No entanto, a aplicação desses dispositivos tem encontrado barreiras no Poder Judiciário, especialmente quanto ao deferimento de medidas protetivas de natureza cíveis e quanto à desvinculação das medidas protetivas a procedimentos criminais. Essa resistência, além de contrariar os objetivos da própria Lei Maria da Penha, deixa as mulheres suscetíveis a sofrerem novas violências, bem como representa um grande obstáculo ao acesso à Justiça.

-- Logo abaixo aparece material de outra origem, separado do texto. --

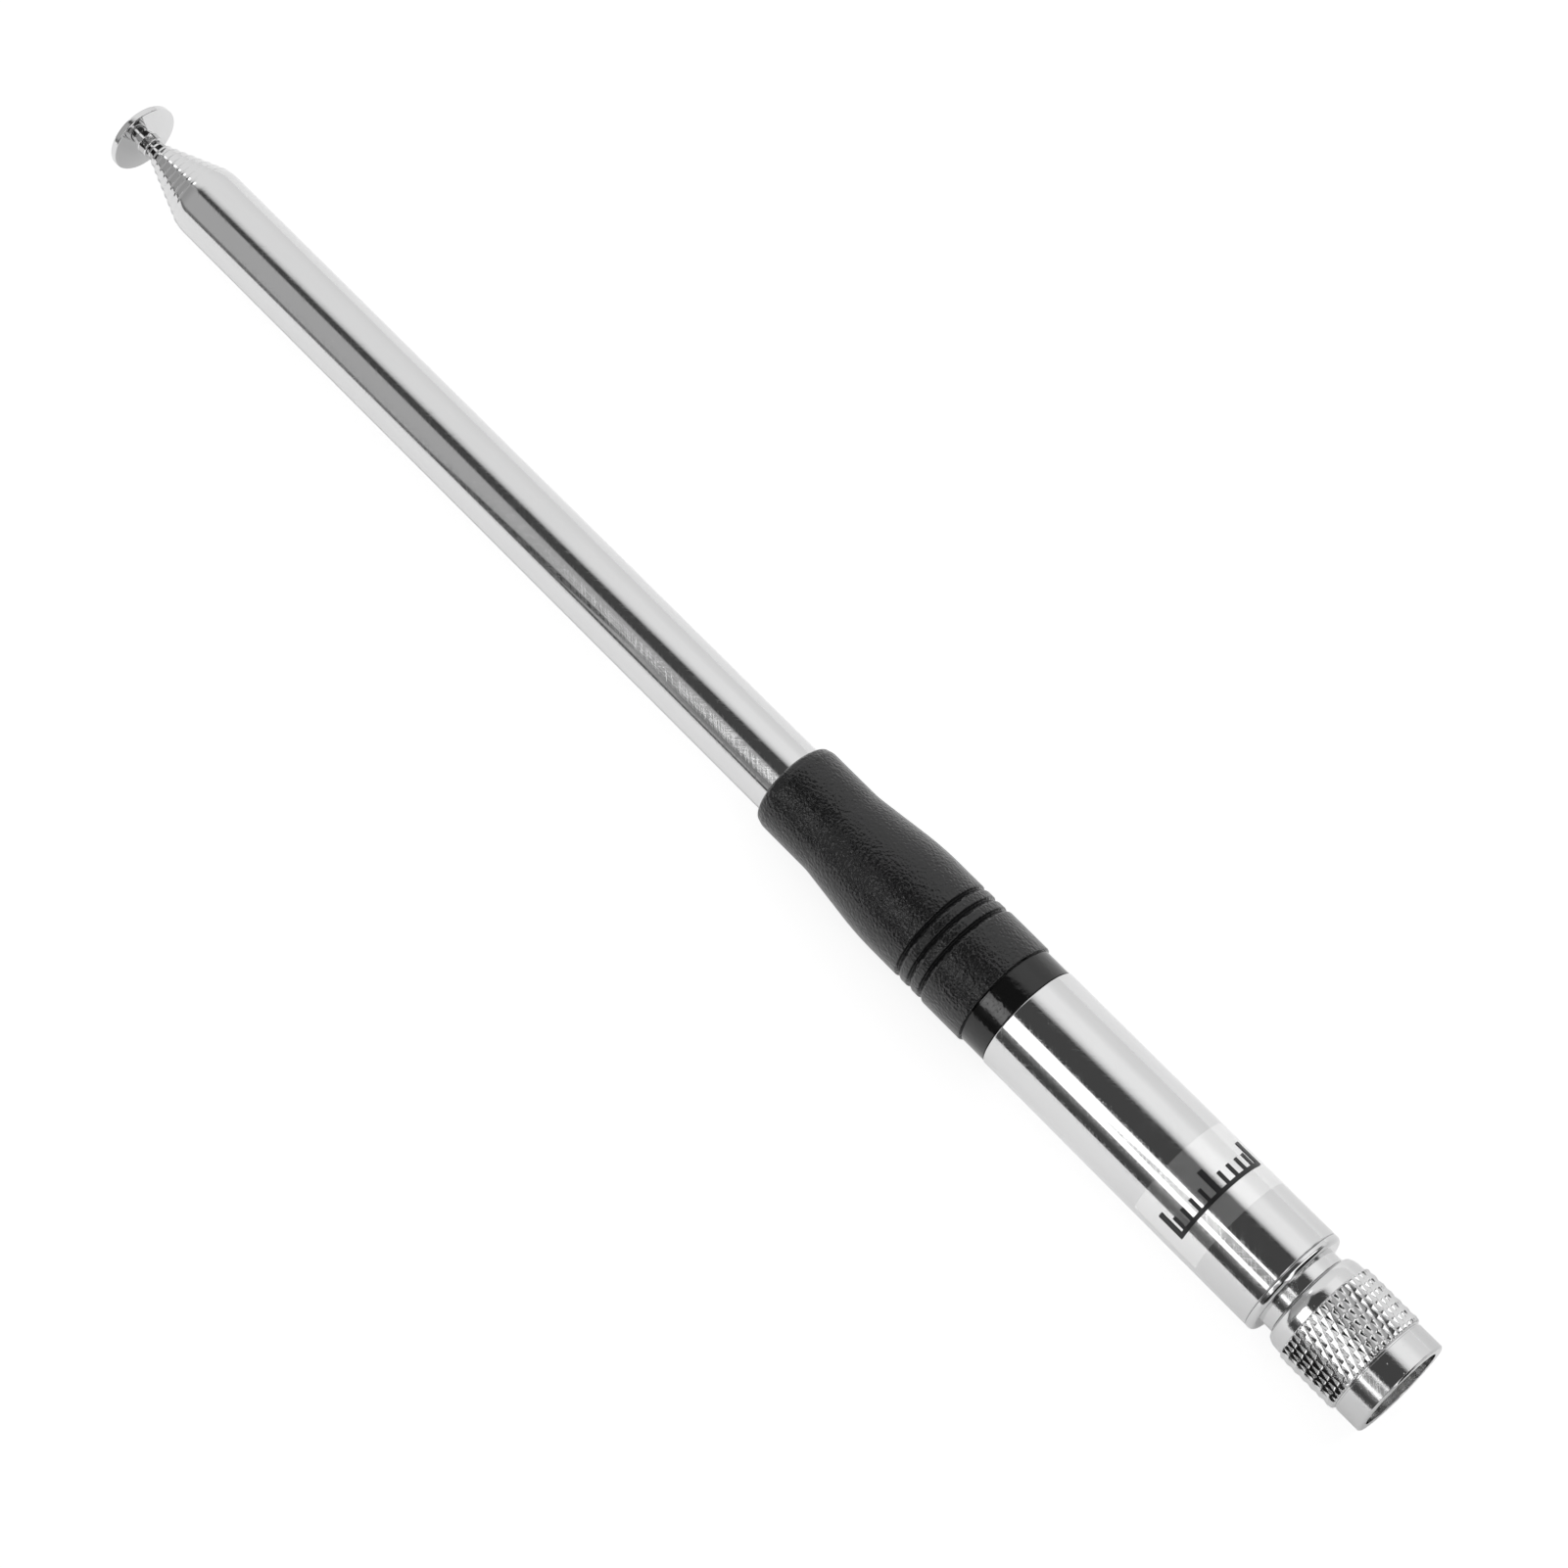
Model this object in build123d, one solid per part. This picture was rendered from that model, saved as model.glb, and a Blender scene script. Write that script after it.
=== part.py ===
from build123d import *
import os

# Telescopic whip antenna with a screw-on coaxial plug, collapsed, lying along X.
# Millimetres, +X from the plug towards the tip, +Z up.
# The origin is on the axis, at the mating plane: the front end of the plug's outer contact.

# Clearances
SEAT_GAP = 0.02          # round pieces that are pressed, glued or screwed together
RUN_GAP = 0.05           # round pieces that slide or turn in each other
STOP_GAP = 0.1           # what stays free at the end of a travel
NUT_END_GAP = 0.1        # between the coupling nut and what it turns against
FINE_EDGE = 0.12         # small broken edge on turned metal

# Plug: outer contact, hub, neck and rear spigot, turned in one piece
CONTACT_R = 4.05
CONTACT_WALL = 0.55
CONTACT_LENGTH = 7.4
CONTACT_LEAD_IN = 0.18   # chamfer inside its front edge
HUB_STEP = 0.45          # hub radius over contact radius
HUB_LENGTH = 5.5
NECK_STEP = 1.25         # neck radius over hub radius
NECK_LENGTH = 1.7
SPIGOT_STEP = 0.4        # rear spigot radius over hub radius
SPIGOT_LENGTH = 4.6

# Insulator and centre pin of the plug
CAVITY_R = 2.5
CAVITY_DEPTH = 5.3
INSULATOR_RECESS = 0.3
INSULATOR_LENGTH = 15.7
PIN_R = 0.685
PIN_RECESS = 0.5
PIN_BODY_R = 1.0
PIN_TAIL_LENGTH = 2.4    # behind the insulator
PIN_CUP_R = 0.45
PIN_CUP_DEPTH = 2.0
PIN_NOSE_ROUND = 0.55

# Coupling nut
RIM_REACH = 2.0          # ahead of the mating plane
RIM_LENGTH = 3.8
KNURL_LENGTH = 8.6
KNURL_STEP = 0.4         # knurl radius over rim radius
KNURL_CHAMFER = 0.3
SHOULDER_STEP = 0.35     # how far the shoulder starts under the knurl
SHOULDER_FALL = 0.1      # how much lower the shoulder is at its far end
SHOULDER_BEVEL = 0.8
SHOULDER_ROUND = 1.6     # between the shoulder and its bevel
THREAD_BORE_R = 5.15
NUT_WALL = 1.65
NUT_MOUTH_STEP = 0.45    # plain mouth's radius over the thread's
NUT_MOUTH_DEPTH = 1.0
RIM_CHAMFER = 0.2
RELIEF_DEPTH = 0.5
RELIEF_LENGTH = 1.8

# Retaining ring of the nut, and the sealing ring in it
RING_WIDTH = 0.9
RING_SINK = 0.4          # depth in the hub
RING_RISE = 0.5          # how far it stands out of the hub
RING_SETBACK = 2.35      # from the front of the hub
RING_OPENING = 1.6
RING_SIDE_GAP = 0.05     # in the hub's groove
RING_NUT_GAP = 0.15      # in the nut's groove
GASKET_WALL = 1.1
GASKET_LENGTH = 1.2
GASKET_SINK = 0.2        # its seat in the contact
GASKET_ROUND = 0.3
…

Isso porque os mecanismos de proteção das medidas protetivas de urgência foram pensados para o acolhimento integral da mulher em situação de violência. Quando essa mulher não obtém uma medida protetiva pela relutância do Poder Judiciário em aplicá-la, a situação de violência contra ela se mantém, uma vez que terá que ingressar com novas demandas – como divórcio e regulamentação de guardas e visitas – e será revitimizada em cada uma delas.

Quanto à vinculação a procedimentos criminais, o problema reside especialmente nos casos em que os inquéritos policiais são arquivados por falta de provas – o que não é raro, tendo em vista que os crimes cometidos em âmbito doméstico, pela própria natureza do delito, não costumam contar com testemunhas. Se a medida está atrelada ao procedimento criminal, em caso de arquivamento, a medida protetiva é revogada e a mulher fica desprotegida, mesmo quando a situação de risco persiste.

Diante disso, o que se percebe é uma falta de reconhecimento da riqueza dos mecanismos disponibilizados pela Lei Maria da Penha para a proteção das mulheres em situação de violência. A Lei Maria da Penha representa um marco na luta contra a violência doméstica no Brasil, mas os constantes entraves impostos na concessão e na manutenção das medidas protetivas de urgência impedem que a lei seja difundida e aplicada integralmente, expondo as mulheres que dela se socorrem a novos riscos.

Apesar das alterações legislativas que trouxeram mecanismos inovadores para a proteção das mulheres e reforçam o compromisso do Estado com a causa, a aplicação da lei ainda enfrenta desafios significativos. Isso mostra que, embora paradigmática e indispensável, a Lei Maria da Penha ainda tem um longo percurso pela frente.